The 3D dungeons are another way to expand your coffers, just at the risk of a little combat. You control Alm or Celica as you explore these well rendered areas, and will come across shambling monstrosities and many other threats. Once they see you, they’ll hunt you down mercilessly, but you can slash them to get the initiative at the start of battle. The other way dungeon combat is different is fatigue. As you explore, your units get more and more fatigued, and if they reach a certain point, their health is cut in half and their stats are reduced temporarily. To cure fatigue, you can feed them consumable items or pray at a Mila statue, offering various items to get better additional effects, such as refreshing Mila’s Turnwheel.
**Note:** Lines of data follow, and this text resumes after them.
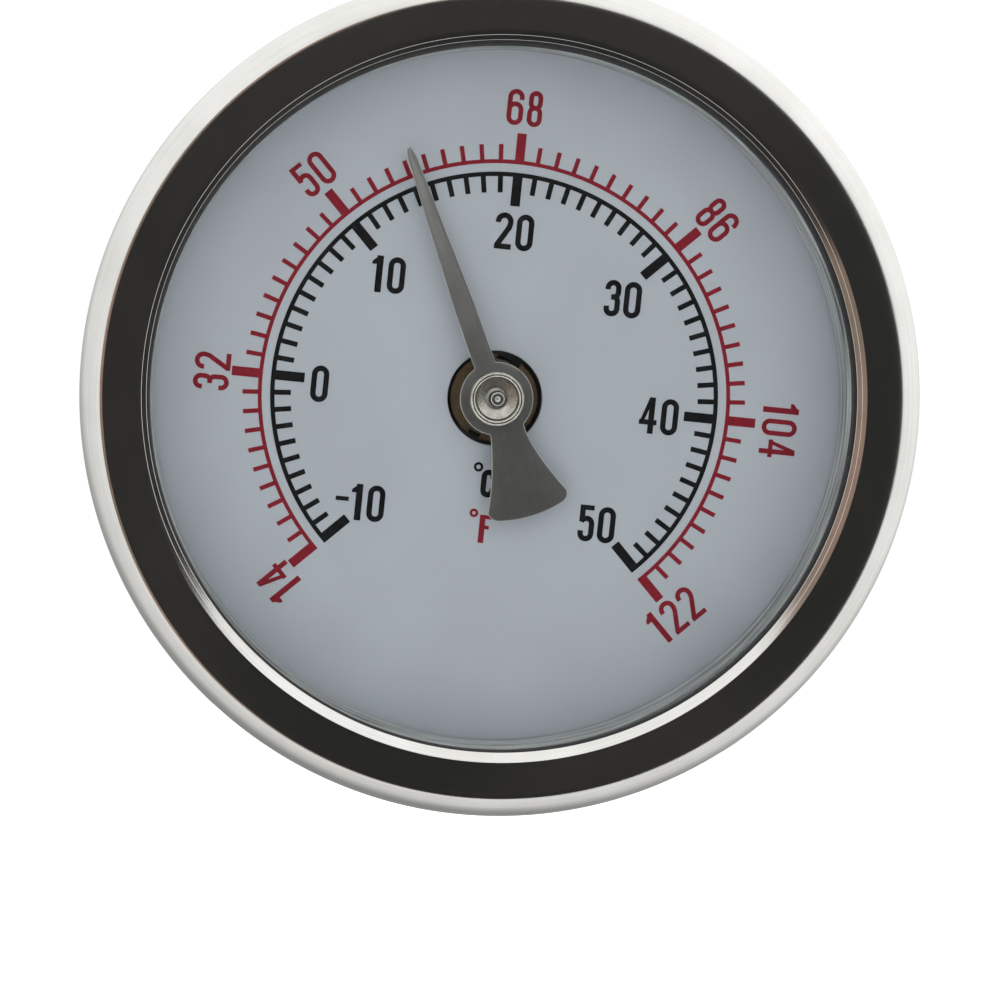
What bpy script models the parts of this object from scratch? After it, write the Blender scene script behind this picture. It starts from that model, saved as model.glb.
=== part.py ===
"""Dial thermometer with a back entry: 63 mm head, bimetal coil in the stem, -10 to 50 degrees Celsius.

Units are metres. The stem's axis is the Y axis: the dial faces -Y and the stem points to +Y.
The origin lies on that axis, in the plane of the shoulder behind the connector's hexagon.
A profile is a list of (radius, station) points, where the station is the place along Y.
"""

import math

import bmesh
import bpy
from mathutils import Matrix

# Fits
SEAT_GAP = 0.0003  # between pieces that rest on each other
FIXED_GAP = 0.0001  # radial, between pieces pressed, screwed or welded together
RUNNING_GAP = 0.00005  # radial, between the shaft and its guides
MERGE_DISTANCE = 1e-7
SMOOTH_ANGLE = 35.0  # between faces that are shaded as one surface

# Number of flats that stand for a full circle
HEAD_SEGMENTS = 56
THREAD_SEGMENTS = 32
STEM_SEGMENTS = 24
SHAFT_SEGMENTS = 16
COIL_SEGMENTS = 16

# Scale and pointer angle, clockwise from the top as seen from the front
SCALE_LOW, SCALE_HIGH = -10.0, 50.0
SCALE_SWEEP = 270.0
READING = 14.4

# Connector: hexagon, spigot through the case, and 1/2 inch taper thread
HEX_FLATS = 0.027
HEX_LENGTH = 0.007
HEX_CHAMFER = 0.0006
SPIGOT_RADIUS = 0.006
SPIGOT_FRONT = -0.015
SPIGOT_CHAMFER = 0.0005
THREAD_PITCH = 0.001814
THREAD_DEPTH = 0.00138
THREAD_LENGTH = 0.018
THREAD_END_RADIUS = 0.01033
THREAD_RISE = 1 / 32  # radius gained for each metre back towards the hexagon
THREAD_NECK = 0.0006

# Joint between the connector and the case
SEAL_THICKNESS = 0.001
SEAL_RADIUS = 0.0095
LOCK_THICKNESS = 0.0008
LOCK_RADIUS = 0.0092
NUT_FLATS = 0.019
NUT_THICKNESS = 0.0035

# Case: a pressed cup with a ledge for the dial and a flange for the bezel
CASE_SHEET = 0.0007
POT_RADIUS = 0.0273
POT_DEPTH = 0.0126
POT_CORNER = 0.0025
SEAT_RADIUS = 0.0293
SEAT_DEPTH = 0.0041
FLANGE_RADIUS = 0.0305

# Dial and the stack in front of it
DIAL_RADIUS = 0.0282
DIAL_SHEET = 0.0005
DIAL_HOLE_RADIUS = 0.00363
SPACER_RADIUS = 0.0263
SPACER_WIDTH = 0.0019
CASE_GASKET_RADIUS = 0.02875
CASE_GASKET_WIDTH = 0.0015
CASE_GASKET_THICKNESS = 0.0009
GLASS_RADIUS = 0.0301
GLASS_THICKNESS = 0.0018
LENS_GASKET_RADIUS = 0.02645
LENS_GASKET_WIDTH = 0.0031
LENS_GASKET_THICKNESS = 0.0005

# Bezel: a rolled ring, its lip in front and its crimp behind the case's flange
BEZEL_SHEET = 0.0005
BEZEL_RADIUS = 0.0315
LIP_RADIUS = 0.0266
SHOULDER_RADIUS = 0.0019
CRIMP_CORNER = 0.0008
CRIMP_INNER_RADIUS = 0.02975

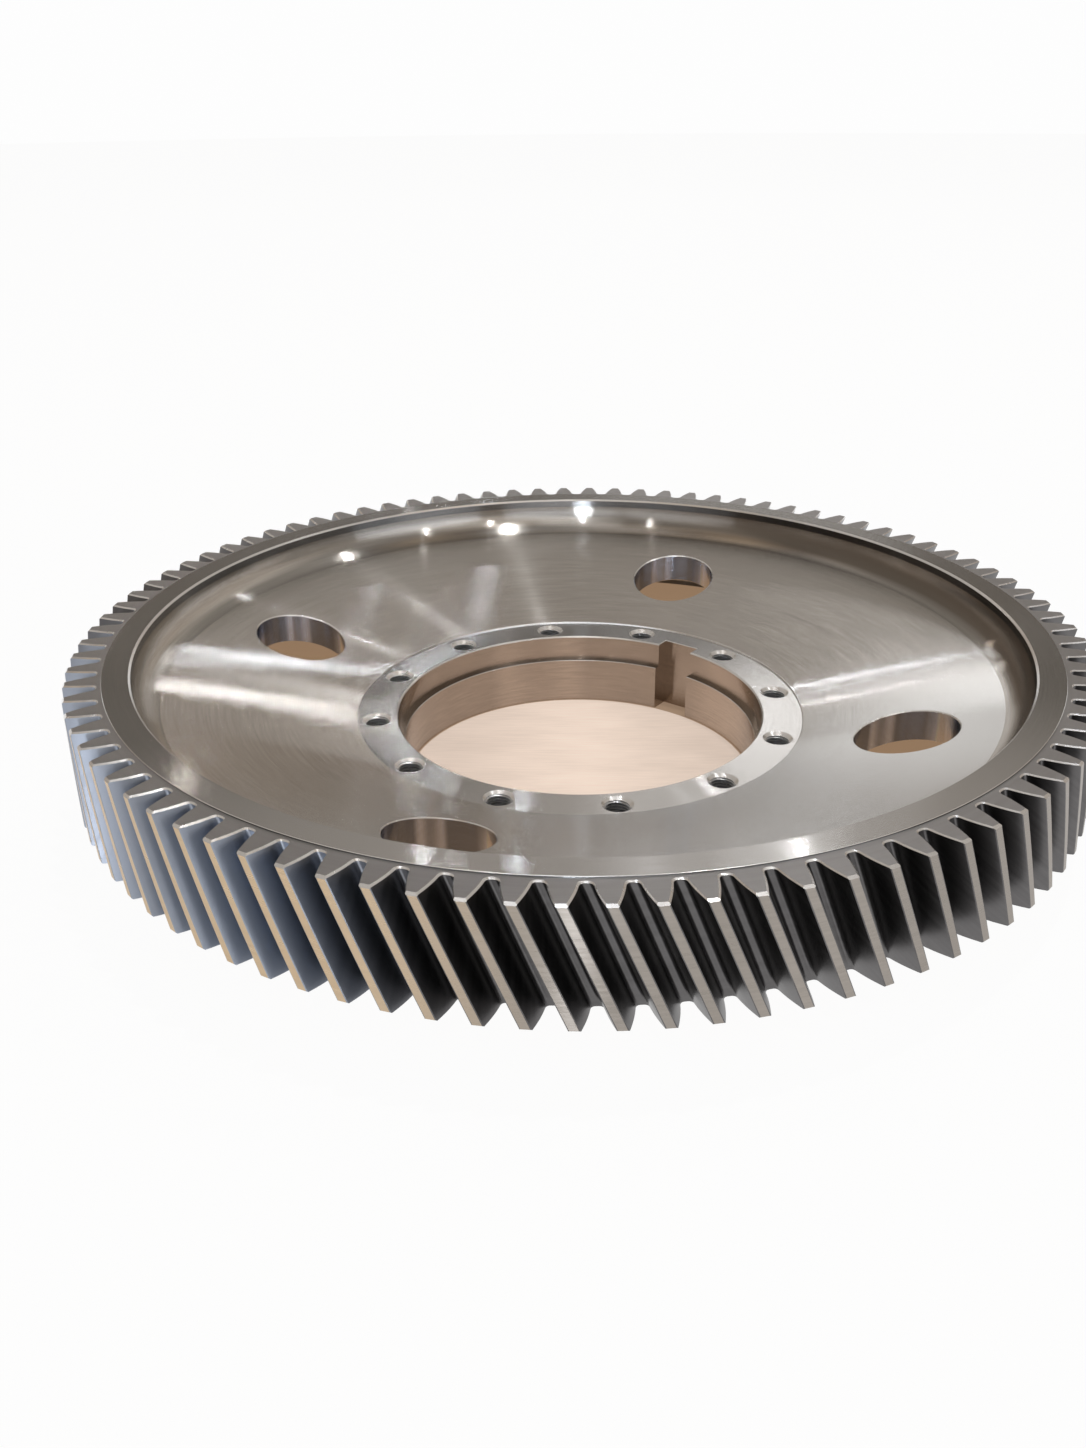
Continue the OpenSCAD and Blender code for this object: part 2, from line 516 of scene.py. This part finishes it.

However, since team Celica found more healing items, Alm’s forays always felt more frantic and challenging. It’s worth noting as well that Mila statues are where you class change now, and they don’t require any specialized item, just that your character has earned the right to change by leveling up enough. Just keep in mind the routes to every Mila statue are guarded by fierce beasts and brigands, so caution is always important.